Problem to solve: Write out, word for word, only the data from its first line to the line containing "# Angles are".
——————————
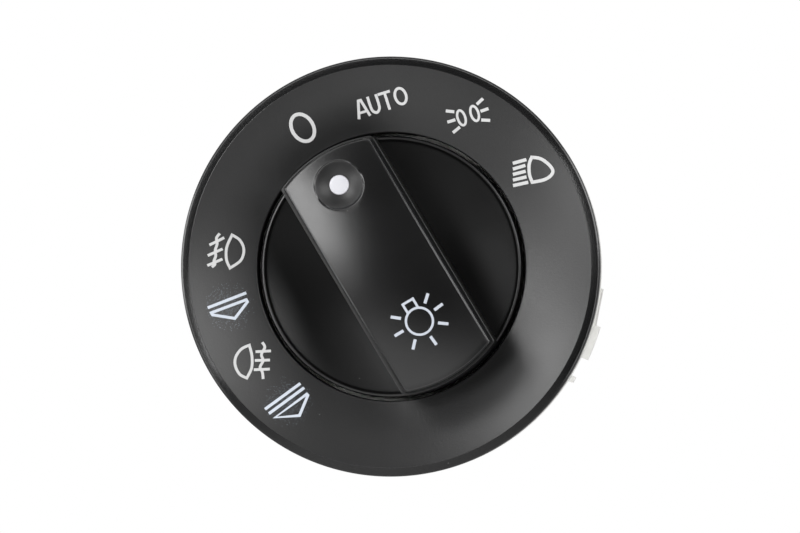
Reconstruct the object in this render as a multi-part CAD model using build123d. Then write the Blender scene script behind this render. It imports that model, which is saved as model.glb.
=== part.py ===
from build123d import *

import os
from math import sqrt

# Rotary headlight switch for a dashboard, in millimetres.
# Heights are measured along the knob axis from the plane where the front bezel
# meets the housing: plus is toward the driver, minus goes into the dash.
# Angles are seen by the driver, from 3 o'clock, anticlockwise.

# Front bezel, a dished ring
BEZEL_R = 36.0
BEZEL_WALL_TOP = 3.3
BEZEL_DRAFT = 0.05
RIM_W = 1.5
CREASE_Z = 4.6
HOLE_EDGE_Z = 0.9
HOLE_EDGE_CHAMFER = 0.35
DISH_SAG = 0.3
BEZEL_T = 1.8
COLLAR_T = 1.6
COLLAR_DEPTH = 5.0

# Snap tabs that hold the bezel in the housing
TAB_ANGLES = (-11.25, 78.75, 168.75, 258.75)
TAB_W = 4.0
TAB_T = 1.2
TAB_HOOK = 1.2
TAB_WINDOW_W = 5.2
TAB_WINDOW_H = 3.2
TAB_GAP = 0.3

# Housing: front skirt, deck, bearing, rear tube
SKIRT_INSET = 0.2
SKIRT_T = 1.6
SKIRT_LEAD = 0.3
FRONT_BAND_H = 6.0
PAD_PROUD = 0.05
PAD_HALF_W = 3.4
DECK_TOP = -10.0
DECK_T = 2.0
TUBE_R = 29.5
TUBE_T = 1.6
TUBE_END = -36.0
BOSS_R = 10.5
BOSS_END = -15.0
DETENT_RING_IN = 6.5
DETENT_RING_HALF_W = 3.0
DETENT_RING_H = 2.6
KEY_SLOT_W = 4.0
KEY_SLOT_DEPTH = 0.7
BOARD_RIB_W = 3.0
BOARD_RIB_DEPTH = 1.7
RIB_ANGLES = (45, 135, 225, 315)

# Knob: round dish with a grip bar across it
REST_ANGLE = 120.7
STEP_ANGLE = 30
POSITIONS = 4
KNOB_R = 22.4
KNOB_GAP = 0.6
LIP_Z = 0.9
LIP_ROUND = 0.5
LIP_W = 1.0
LIP_DROP = 0.5
BOWL_DEPTH = 5.5
KNOB_FLOOR_T = 1.8
KNOB_WALL_T = 1.6
KNOB_PUSH_ROOM = 0.5
CORE_HALF_W = 9.1
CORE_TOP = 10.4
CORE_WALL_T = 1.5
CORE_CHAMFER = 0.3
CORE_CORNER_R = 1.4

# Grip cap on top of the bar
CAP_SIDE_IN = 0.5
CAP_END_IN = 0.35
CAP_TOP = 14.4
CAP_CROWN_R = 110.0
CAP_DRAFT = 1.5
CAP_CORNER_R = 1.6
CAP_CHAMFER = 0.35
CAP_ROOF_Z = 10.8
CAP_SPIGOT_H = 2.0
CAP_SPIGOT_T = 1.1
SHADOW_GAP = 0.3
DIMPLE_IN = 6.4
DIMPLE_R = 4.15
DIMPLE_DEPTH = 1.6
LENS_R = 1.7
LENS_FLANGE_R = 2.5
LENS_FLANGE_T = 0.8
LENS_PROUD = 0.45
SYMBOL_IN = 11.6

# Knob stem, its clip and the light pipe in it
STEM_SQUARE = 8.4
STEM_HEAD_R = 6.0
STEM_HEAD_T = 1.6
STEM_TAIL_R = 3.4
STEM_TAIL_PAST_CLIP = 1.1
PIPE_R = 2.4
PIPE_BAR_T = 3.2
PIPE_TAIL_Z = -24.0
CLIP_T = 0.6
CLIP_R = 5.0
CLIP_SLOT_DEPTH = 0.5

# Rotor that turns with the knob
ROTOR_HUB_R = 8.0
ROTOR_TOP = -9.4
ROTOR_ROOM = 3.9
ROTOR_DISC_TOP = -15.5
ROTOR_DISC_T = 2.4
ROTOR_COLLAR_R = 9.0
ROLLER_R = 1.5
ROLLER_L = 3.2
ROLLER_IN_GROOVE = 0.85
DETENT_DEPTH = 0.3
DETENT_SIDE = 1.2
ROLLER_PHASES = (0, 180)
LEAF_T = 0.3
LEAF_W = 2.2

# Main circuit board with its tracks, and the wipers that run on them
BOARD_TOP = -21.0
BOARD_T = 1.6
BOARD_HOLE_R = 7.0
TRACK_RADII = (12.2, 15.7, 19.2)
TRACK_W = 1.6
TRACK_T = 0.2
TRACK_START = 20
TRACK_SWEEPS = (250, 170, 120)
WIPER_W = 1.1
WIPER_T = 0.3
WIPER_GAP = 0.05
WIPER_BEND = 2.4
WIPER_TIP = 6.6
WIPER_PAD = 1.0
WIPER_ANGLE = 250

# Lamp board and light guide behind the printed ring
LAMP_BOARD_IN_GAP = 0.7
LAMP_BOARD_OUT_GAP = 1.9
LAMP_BOARD_T = 1.2
LAMP_R = 28.5
LAMP_ANGLES = (122.2, 93.2, 62.5, 33.1, 174.4, 194.0, 214.3, 232.6)
LED_SIZE = (3.0, 2.0, 0.9)
RESISTOR_SIZE = (1.6, 0.8, 0.5)
RESISTOR_ANGLE = 8.5
GUIDE_BACK = -3.0
GUIDE_GAP = 0.2
GUIDE_LEG_SIDE = 1.8
GUIDE_LEG_ANGLES = (0, 140, 262)
LINK_PIN_IN = 1.0
LINK_PIN_SIDE = 0.64
LINK_PIN_X = (-3, -1, 1, 3)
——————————
Result for this exercise:
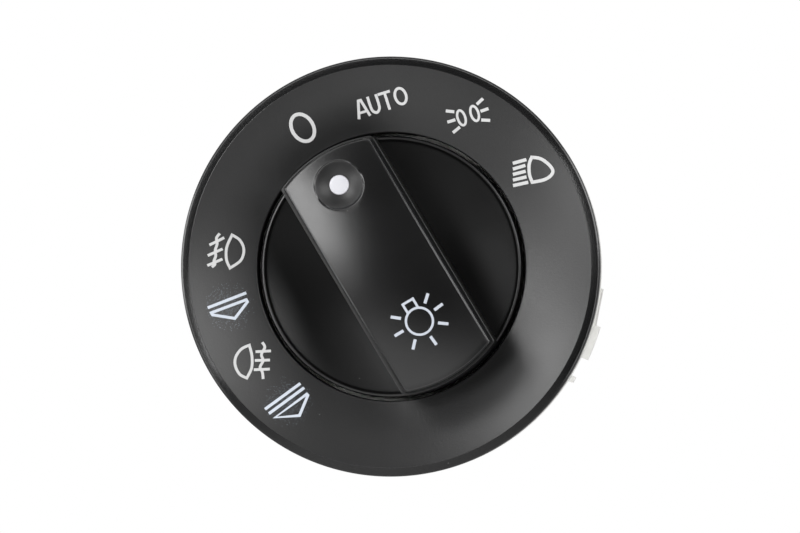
Reconstruct the object in this render as a multi-part CAD model using build123d. Then write the Blender scene script behind this render. It imports that model, which is saved as model.glb.
=== part.py ===
from build123d import *

import os
from math import sqrt

# Rotary headlight switch for a dashboard, in millimetres.
# Heights are measured along the knob axis from the plane where the front bezel
# meets the housing: plus is toward the driver, minus goes into the dash.
# Angles are seen by the driver, from 3 o'clock, anticlockwise.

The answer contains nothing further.